- Film poster
- Directed by: Dani Menkin
- Written by: Dani Menkin Ilan Heitner
- Starring: Ami Ankilewitz
- Cinematography: Yoav Kleinman
- Music by: Chris Gubisch
- Distributed by: Balcony Releasing
- Release date: April 7, 2005 (DocAviv);
- Running time: 70 minutes
- Country: United States
- Language: English

= 39 Pounds of Love =

2005 film by Dani Menkin

39 Pounds of Love is a film written and directed by Dani Menkin, with co-writer, Ilan Heitner. It stars Ami Ankilewitz, a 34-year-old Israeli 3D animator who lived with Spinal Muscular Atrophy (SMA). The documentary centers on his journey across the United States by motorhome to find the doctor who told his mother when he was born that he would not live past the age of 6. The title refers to the fact that Ankilewitz weighed only 39 pounds during his cross-country trip due to the rare form of SMA/2 that he was born with.
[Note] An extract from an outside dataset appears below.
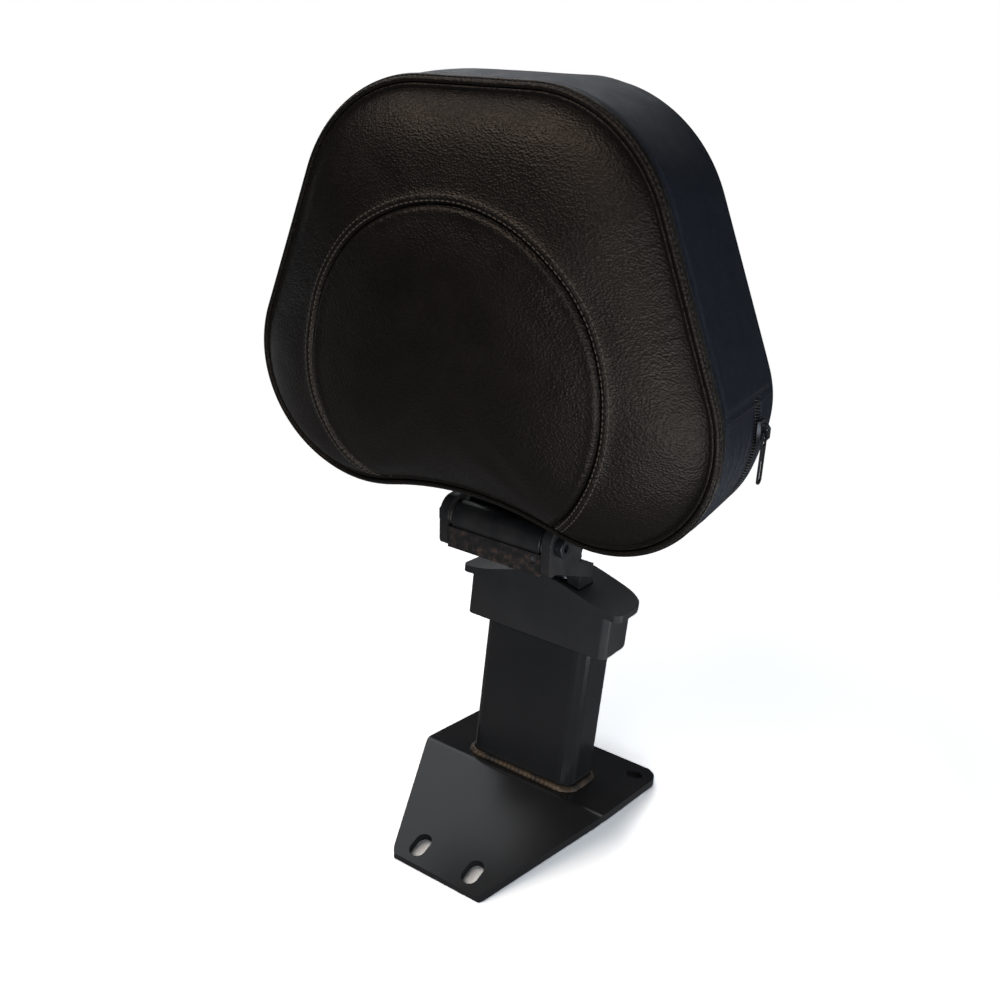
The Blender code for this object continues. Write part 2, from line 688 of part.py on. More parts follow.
def pad_outline(inset=0.0):
    """Outline of the pad, moved inwards by inset, with points on both sides of the cross seam."""
    corners = mirrored([(0.0, -PAD_ARCH_TOP, PAD_ARCH_ROUND),
                        (PAD_ARCH_FOOT, -PAD_ARCH_FOOT_BOTTOM, PAD_ARCH_FOOT_ROUND),
                        (PAD_HIP_HALF, -PAD_HIP_BOTTOM, PAD_HIP_ROUND),
                        (PAD_SHOULDER_HALF, PAD_TOP, PAD_SHOULDER_ROUND)])
    rounded = fillet_outline(corners, math.radians(10.0))
    plan = [Vector((point.x, point.y + PAD_CENTRE_Z)) for point in rounded]
    points = []
    for index, point in enumerate(plan):
        after = plan[(index + 1) % len(plan)]
        pieces = max(1, math.ceil((after - point).length / 0.034))
        shares = [piece / pieces for piece in range(pieces)]
        for level in (CROSS_SEAM_Z - GAP / 2.0, CROSS_SEAM_Z + GAP / 2.0):
            if min(point.y, after.y) < level < max(point.y, after.y):
                shares.append((level - point.y) / (after.y - point.y))
        points += [point.lerp(after, share) for share in sorted(shares)]
    if inset == 0.0:
        return points
    moved = []
    for index, point in enumerate(points):
        along = (points[(index + 1) % len(points)] - points[index - 1]).normalized()
        moved.append(point + Vector((-along.y, along.x)) * inset)
    return moved


def pad_ring(inset, depth):
    """Ring of points of the outline at one depth."""
    return [Vector((p.x, depth_y(p.x, depth), p.y)) for p in pad_outline(inset)]


def hip_centre():
    """Centre of the arc at the pad's lower right corner."""
    here = Vector((PAD_HIP_HALF, -PAD_HIP_BOTTOM))
    back = (Vector((PAD_ARCH_FOOT, -PAD_ARCH_FOOT_BOTTOM)) - here).normalized()
    ahead = (Vector((PAD_SHOULDER_HALF, PAD_TOP)) - here).normalized()
    centre = here + (back + ahead).normalized() * (PAD_HIP_ROUND / math.sin(back.angle(ahead) / 2.0))
    return centre + Vector((0.0, PAD_CENTRE_Z))


PANEL_EDGE = 2.0 * WELT_RADIUS - WELT_PROUD + GAP
SEAM_CENTRE = Vector((0.0, PAD_CENTRE_Z - SEAM_DROP))


def crown(share):
    """Height of the cushioned front above its edge, from 1 at the outline to 0 in the middle."""
    return CROWN_HEIGHT * max(0.0, 1.0 - share ** CROWN_POWER) ** CROWN_FULLNESS


def front_surface(edge, distance, depth):
    """Point on the crowned front along the spoke to a point of the panels' edge, depth below the surface."""
    reach = (edge - SEAM_CENTRE).length
    spot = SEAM_CENTRE + (edge - SEAM_CENTRE) * (distance / reach)
    dip = SEAM_VALLEY * max(0.0, 1.0 - abs(distance - SEAM_RADIUS) / SEAM_VALLEY_WIDTH) ** 2
    y = -PAD_FRONT - crown(distance / (reach + 0.1 * PANEL_EDGE)) + dip + depth - bow(spot.x)
    return Vector((spot.x, y, spot.y))


def build_arch_panel(finish, parent):
    """Inner panel of the front: a disc cut off at the bottom edge of the pad."""
    outline = pad_outline(PANEL_EDGE)
    shares = (0.30, 0.60, 0.80, 0.92, 1.0)

    def limit(edge):
        return min(SEAM_RADIUS - GAP, (edge - SEAM_CENTRE).length)

    outer = [[front_surface(edge, share * limit(edge), 0.0) for edge in outline] for share in shares]
    inner = [[front_surface(edge, share * limit(edge), COVER_THICK) for edge in outline]
             for share in (1.0, 0.93, 0.80, 0.50)]
    centre = outline[0]
    rings = [[front_surface(centre, 0.0, 0.0)], *outer, *inner, [front_surface(centre, 0.0, COVER_THICK)]]
    return skin("arch_panel", rings, finish, parent)


def strip(name, spokes, finish, parent):
    """Closed band from a list of section loops, one for each spoke, with its two ends closed."""
    bm = bmesh.new()
    made = [[bm.verts.new(point) for point in loop] for loop in spokes]
    for low, high in zip(made, made[1:]):
        for index in range(len(low)):
            after = (index + 1) % len(low)
            bm.faces.new((low[index], low[after], high[after], high[index]))
    bm.faces.new(made[0])
    bm.faces.new(made[-1])
    return add_object(name, bm, finish, parent)


def rotated_to(points, keep):
    """Points that satisfy keep, as one run in the outline's order."""
    flags = [keep(point) for point in points]
    start = next(index for index in range(len(points)) if flags[index] and not flags[index - 1])
    run = []
    for offset in range(len(points)):
        index = (start + offset) % len(points)
        if not flags[index]:
            break
        run.append(points[index])
    return run


def build_border_panel(finish, parent):
    """Outer panel of the front, a horseshoe round the arch panel."""
    narrowest = 0.004
    start = SEAM_RADIUS + GAP

    def end(edge):
        return (edge - SEAM_CENTRE).length

    run = rotated_to(pad_outline(PANEL_EDGE), lambda edge: end(edge) - start > narrowest)
    loops = []
    for edge in run:
        span = end(edge) - start
        outer = [front_surface(edge, start + span * share, 0.0)
                 for share in (0.0, 0.14, 0.35, 0.60, 0.82, 1.0)]
        inner = [front_surface(edge, start + span * share, COVER_THICK)
                 for share in (1.0, 0.92, 0.75, 0.35, 0.0)]
        loops.append(outer + inner)
    return strip("border_panel", loops, finish, parent)


def build_welt(finish, parent):
    """Rolled edge all round the front."""
    centre_inset = WELT_RADIUS - WELT_PROUD
    steps = 8
    rings = []
    for step in range(steps):
        angle = 2.0 * math.pi * step / steps + math.pi / steps
        inset = centre_inset - WELT_RADIUS * math.cos(angle)
        rings.append(pad_ring(inset, WELT_BACK + WELT_RADIUS * math.sin(angle)))
    return skin("front_welt", rings, finish, parent, looped=True)


GUSSET_FRONT = WELT_BACK + WELT_RADIUS + GAP
GUSSET_REAR = PAD_DEPTH - COVER_THICK - GAP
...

Even though he could not move any part of his body except for one finger, he was still determined to use that finger to create 3D animations and live his life as he would if he had not suffered from SMA. 39 Pounds of Love was officially released on April 5, 2005 and was re-released on DVD on October 6, 2009.

==Reception==
39 Pounds of Love won Best Documentary at both the Tahoe/Reno and Palm Beach Film Festivals, and won the Audience Award at both the Tallgrass and Boston Jewish Film Festival. The film was also placed on the Oscar short list for the Best Documentary Feature category in 2005.